Три недели спустя, холодным снежным днем мы возвратились после каникул в монастырь, и сестра Имельда наведалась в наш дортуар. Остальные девочки отправились в зал плясать народные танцы; оттуда доносилась музыка — кто-то бренчал на рояле. Меня не тянуло притаптывать враз с еще шестьюдесятью девчонками, особенно если учесть, что нам предстояло выпить по чашке чая, помолиться и чуть не засветло лечь в постель. Постели в наше отсутствие отсырели, и, когда я просунула руку между простынями, меня словно росой окропило, только не такой свежей, как на траве поутру. А когда я увидела мышь в шкафу, увидела, как, поджав от страха хвост, она юркнула в щель, я и вовсе пала духом. Где одна мышь, там их уйма, а значит, прости-прощай пирожные, которые мы прятали в шкафу. Я распаковывала вещи, когда по узкому проходу между железными кроватями прошла сестра Имельда — ее походка выдавала волнение.

— Смотри-ка, а ты завилась, — недовольно сказала она.

И верно, мир за монастырскими стенами заявил о себе перманентом, и мне вспомнилось, как больно щипал лоб нашатырь, стекавший с волос, и как я обрадовалась, когда парикмахерша пообещала, что сделает из меня вылитую Мовиту, мексиканскую кинозвезду. Но тут и мир за монастырскими стенами, и мои надежды показались мне такими избитыми, и мне захотелось взять щетку, расправить кудри и вновь превратиться в прежнюю угрюмую нескладеху. Я предложила сестре Имельде пирожное с глазурью, испеченное мамой, но она отказалась, сказав, что заглянула всего на минутку. Она дала мне на время свою записную книжку — книжка эта хранилась у нее с ученических пор, она переписывала туда любимые изречения как религиозного, так и мирского характера. Я раскрыла книжку наугад.
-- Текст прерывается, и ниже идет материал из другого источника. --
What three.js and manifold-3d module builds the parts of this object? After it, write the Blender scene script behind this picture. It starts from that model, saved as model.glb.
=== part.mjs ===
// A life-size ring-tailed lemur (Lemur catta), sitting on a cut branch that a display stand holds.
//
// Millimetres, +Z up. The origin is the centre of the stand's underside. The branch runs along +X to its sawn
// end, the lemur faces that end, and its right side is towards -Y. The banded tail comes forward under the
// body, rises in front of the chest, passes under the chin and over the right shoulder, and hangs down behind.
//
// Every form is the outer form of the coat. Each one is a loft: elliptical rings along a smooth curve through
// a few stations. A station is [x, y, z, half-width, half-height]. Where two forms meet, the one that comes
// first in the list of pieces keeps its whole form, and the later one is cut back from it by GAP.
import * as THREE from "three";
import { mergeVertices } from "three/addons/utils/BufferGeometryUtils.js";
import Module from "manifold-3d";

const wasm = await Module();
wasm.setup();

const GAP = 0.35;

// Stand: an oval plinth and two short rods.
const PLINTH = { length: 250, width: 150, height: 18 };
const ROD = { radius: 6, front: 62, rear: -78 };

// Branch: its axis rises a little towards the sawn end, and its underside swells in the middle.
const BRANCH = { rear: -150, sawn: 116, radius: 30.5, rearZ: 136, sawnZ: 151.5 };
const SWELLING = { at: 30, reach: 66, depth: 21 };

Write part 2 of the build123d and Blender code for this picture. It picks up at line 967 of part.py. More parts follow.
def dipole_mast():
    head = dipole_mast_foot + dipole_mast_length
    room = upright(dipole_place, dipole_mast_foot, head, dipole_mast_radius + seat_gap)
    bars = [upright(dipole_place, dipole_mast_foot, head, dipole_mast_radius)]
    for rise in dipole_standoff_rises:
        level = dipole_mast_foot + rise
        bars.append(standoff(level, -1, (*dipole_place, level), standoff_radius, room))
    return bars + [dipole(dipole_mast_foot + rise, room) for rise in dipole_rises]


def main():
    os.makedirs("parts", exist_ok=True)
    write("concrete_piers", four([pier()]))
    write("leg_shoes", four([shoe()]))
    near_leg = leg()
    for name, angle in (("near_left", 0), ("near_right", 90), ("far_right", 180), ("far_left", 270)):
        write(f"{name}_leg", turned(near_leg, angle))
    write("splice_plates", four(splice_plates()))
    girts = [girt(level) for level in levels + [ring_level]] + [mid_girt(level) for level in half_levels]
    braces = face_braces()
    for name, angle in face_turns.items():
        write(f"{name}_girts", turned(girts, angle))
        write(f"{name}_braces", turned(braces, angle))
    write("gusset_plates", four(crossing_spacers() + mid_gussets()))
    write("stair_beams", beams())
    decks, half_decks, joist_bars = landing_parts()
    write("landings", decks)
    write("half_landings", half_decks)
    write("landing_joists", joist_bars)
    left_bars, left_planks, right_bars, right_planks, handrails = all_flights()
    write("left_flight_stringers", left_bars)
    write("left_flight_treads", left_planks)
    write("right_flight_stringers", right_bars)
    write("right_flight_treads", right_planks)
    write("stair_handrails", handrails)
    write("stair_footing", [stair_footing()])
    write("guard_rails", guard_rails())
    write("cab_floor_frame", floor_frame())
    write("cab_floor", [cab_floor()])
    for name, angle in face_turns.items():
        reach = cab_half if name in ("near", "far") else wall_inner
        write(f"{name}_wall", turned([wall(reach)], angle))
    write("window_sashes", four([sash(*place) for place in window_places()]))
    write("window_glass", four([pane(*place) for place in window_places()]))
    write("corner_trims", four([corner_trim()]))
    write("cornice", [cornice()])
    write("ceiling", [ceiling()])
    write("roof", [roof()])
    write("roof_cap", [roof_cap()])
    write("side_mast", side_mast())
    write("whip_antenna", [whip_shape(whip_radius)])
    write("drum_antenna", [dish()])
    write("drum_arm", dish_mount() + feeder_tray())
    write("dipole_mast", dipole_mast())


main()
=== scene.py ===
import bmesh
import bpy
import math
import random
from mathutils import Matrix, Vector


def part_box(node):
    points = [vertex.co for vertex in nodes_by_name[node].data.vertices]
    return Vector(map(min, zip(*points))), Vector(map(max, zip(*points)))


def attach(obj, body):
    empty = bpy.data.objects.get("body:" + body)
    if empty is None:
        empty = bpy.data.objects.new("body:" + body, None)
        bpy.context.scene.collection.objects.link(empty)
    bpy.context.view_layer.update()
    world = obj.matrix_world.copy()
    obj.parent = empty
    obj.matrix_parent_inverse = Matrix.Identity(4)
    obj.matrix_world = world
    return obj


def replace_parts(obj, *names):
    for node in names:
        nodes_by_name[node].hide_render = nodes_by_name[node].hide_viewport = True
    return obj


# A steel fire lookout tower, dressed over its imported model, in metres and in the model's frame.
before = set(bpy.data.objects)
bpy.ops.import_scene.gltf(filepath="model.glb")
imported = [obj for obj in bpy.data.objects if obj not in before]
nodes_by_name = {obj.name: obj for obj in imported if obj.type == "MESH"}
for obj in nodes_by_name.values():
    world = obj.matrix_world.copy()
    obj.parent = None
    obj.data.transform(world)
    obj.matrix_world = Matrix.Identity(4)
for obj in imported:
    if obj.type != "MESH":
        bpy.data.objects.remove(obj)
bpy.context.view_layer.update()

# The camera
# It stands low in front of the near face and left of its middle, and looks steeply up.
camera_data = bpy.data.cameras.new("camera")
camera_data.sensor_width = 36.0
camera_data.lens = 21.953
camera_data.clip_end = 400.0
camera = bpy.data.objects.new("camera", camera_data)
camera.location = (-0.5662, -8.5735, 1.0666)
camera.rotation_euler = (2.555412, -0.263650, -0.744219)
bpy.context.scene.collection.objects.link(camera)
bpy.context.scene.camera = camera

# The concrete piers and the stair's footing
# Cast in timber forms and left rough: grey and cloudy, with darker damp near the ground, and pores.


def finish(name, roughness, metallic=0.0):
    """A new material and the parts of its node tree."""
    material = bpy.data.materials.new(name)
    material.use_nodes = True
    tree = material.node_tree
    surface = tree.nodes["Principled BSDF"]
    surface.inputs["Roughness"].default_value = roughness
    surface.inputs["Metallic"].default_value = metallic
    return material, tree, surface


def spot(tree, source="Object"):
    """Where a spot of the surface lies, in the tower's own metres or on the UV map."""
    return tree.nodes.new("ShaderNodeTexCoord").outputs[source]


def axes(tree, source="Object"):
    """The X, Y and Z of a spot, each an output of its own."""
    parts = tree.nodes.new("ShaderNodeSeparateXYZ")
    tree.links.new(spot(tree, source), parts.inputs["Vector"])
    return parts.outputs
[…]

Я любил тебя дважды, трижды, с твоим

Ни лицом, ни именем не знаком.

Так же ангел голосом и огнем

Знать дает о себе…

[9]

— Вам нездоровится? — спросила я.

Она была совсем бледная. Может быть, причиной тому была серая, слякотная погода, а может, это белые покрывала отбрасывали на нее отсвет, но мне показалось, что она недомогает.

— Я по тебе скучала, — сказала она.

— А я по вас.

Дома, лакомясь когда взбредет в голову — хоть и на завтрак — фруктовыми бисквитами с кремом, макая миндальное печенье в чай, примеряя новые туфельки и шелковые чулки, я ни на минуту не забывала о сестре Имельде — мне хотелось, чтобы она пожила вместе со мной в тепле и на приволье.
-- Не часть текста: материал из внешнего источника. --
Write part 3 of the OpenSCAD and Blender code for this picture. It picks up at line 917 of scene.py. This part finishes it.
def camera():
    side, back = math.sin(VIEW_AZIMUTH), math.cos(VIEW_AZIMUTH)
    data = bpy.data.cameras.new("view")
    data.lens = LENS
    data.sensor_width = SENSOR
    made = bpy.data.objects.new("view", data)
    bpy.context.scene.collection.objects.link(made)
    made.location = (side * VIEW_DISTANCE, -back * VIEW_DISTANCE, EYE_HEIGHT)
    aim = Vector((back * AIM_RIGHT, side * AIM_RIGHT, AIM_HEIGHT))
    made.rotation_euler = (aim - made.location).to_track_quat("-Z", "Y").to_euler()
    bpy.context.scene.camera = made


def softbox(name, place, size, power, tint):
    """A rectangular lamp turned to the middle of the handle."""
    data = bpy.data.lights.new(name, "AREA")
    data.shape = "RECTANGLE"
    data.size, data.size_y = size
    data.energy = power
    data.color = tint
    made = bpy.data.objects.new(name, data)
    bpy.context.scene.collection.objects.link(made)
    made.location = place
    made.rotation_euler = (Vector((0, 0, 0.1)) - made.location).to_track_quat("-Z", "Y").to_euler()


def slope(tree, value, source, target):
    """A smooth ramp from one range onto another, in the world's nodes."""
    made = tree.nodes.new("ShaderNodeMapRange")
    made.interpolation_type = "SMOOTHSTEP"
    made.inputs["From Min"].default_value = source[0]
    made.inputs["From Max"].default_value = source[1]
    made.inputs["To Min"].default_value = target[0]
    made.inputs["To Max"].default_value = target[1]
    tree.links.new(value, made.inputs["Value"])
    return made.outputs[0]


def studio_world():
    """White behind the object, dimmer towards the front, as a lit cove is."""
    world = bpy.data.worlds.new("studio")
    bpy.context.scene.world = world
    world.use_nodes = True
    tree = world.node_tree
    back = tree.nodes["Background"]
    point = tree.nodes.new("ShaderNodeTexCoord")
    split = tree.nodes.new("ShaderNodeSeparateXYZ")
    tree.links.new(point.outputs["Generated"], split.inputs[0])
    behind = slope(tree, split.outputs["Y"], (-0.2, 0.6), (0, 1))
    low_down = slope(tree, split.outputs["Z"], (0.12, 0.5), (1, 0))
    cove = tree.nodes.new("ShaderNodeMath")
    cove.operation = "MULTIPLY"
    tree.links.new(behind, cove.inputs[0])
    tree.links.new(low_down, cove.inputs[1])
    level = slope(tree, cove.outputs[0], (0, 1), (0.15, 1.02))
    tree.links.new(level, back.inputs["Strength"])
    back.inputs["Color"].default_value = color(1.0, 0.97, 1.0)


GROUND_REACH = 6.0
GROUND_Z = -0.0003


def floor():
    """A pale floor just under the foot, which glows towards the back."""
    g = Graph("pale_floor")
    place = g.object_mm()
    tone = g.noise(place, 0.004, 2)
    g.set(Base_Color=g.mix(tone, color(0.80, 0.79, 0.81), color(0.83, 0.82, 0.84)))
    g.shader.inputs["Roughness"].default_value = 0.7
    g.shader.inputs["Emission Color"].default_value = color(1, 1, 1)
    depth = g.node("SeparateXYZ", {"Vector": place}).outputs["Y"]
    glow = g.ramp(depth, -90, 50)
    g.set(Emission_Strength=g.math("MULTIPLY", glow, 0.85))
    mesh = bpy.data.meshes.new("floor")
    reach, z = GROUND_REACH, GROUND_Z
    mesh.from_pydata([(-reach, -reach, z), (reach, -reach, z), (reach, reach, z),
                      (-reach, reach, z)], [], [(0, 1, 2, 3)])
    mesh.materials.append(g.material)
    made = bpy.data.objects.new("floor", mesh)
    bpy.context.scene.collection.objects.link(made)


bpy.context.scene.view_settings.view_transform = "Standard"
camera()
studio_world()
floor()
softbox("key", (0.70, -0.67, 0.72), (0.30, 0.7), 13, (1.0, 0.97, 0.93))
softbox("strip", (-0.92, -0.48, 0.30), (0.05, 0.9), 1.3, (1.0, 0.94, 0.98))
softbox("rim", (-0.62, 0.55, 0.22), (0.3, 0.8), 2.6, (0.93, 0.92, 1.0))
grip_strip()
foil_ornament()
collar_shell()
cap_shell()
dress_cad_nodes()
— Ты же знаешь, нам не подобает дружить, — сказала она.

— Ничего дурного в нашей дружбе нет, — возразила я.

Я боялась, а вдруг она решит отдалить меня, растоптать нашу любовь, задернуть ее покровом, черным траурным покровом, знаменующим конец любви. Я и страшилась его, и знала, что он неминуем.

— Нам нельзя привязываться друг к другу, — сказала она, и я не посмела возразить, что мы уже привязались друг к другу, и напомнить о святках, о нашей тогдашней близости. Ведь монастыри не что иное, как темницы.

Больше я не пользовалась у нее фавором. В классе она была со мной сурова, а раз даже выговорила: мол, если мне так уж приспичило кашлять, не соблаговолю ли я подождать до перемены. Бэба, да и другие девчонки были рады-радехоньки, что моя звезда закатывается. Но я знала, что за резкостью сестры Имельды, за ее холодным взглядом кроется любовь и со временем она подобреет. Я читала ее записную книжку и, переписывая оттуда изречения, старательно воспроизводила ее почерк — и это тоже помогало.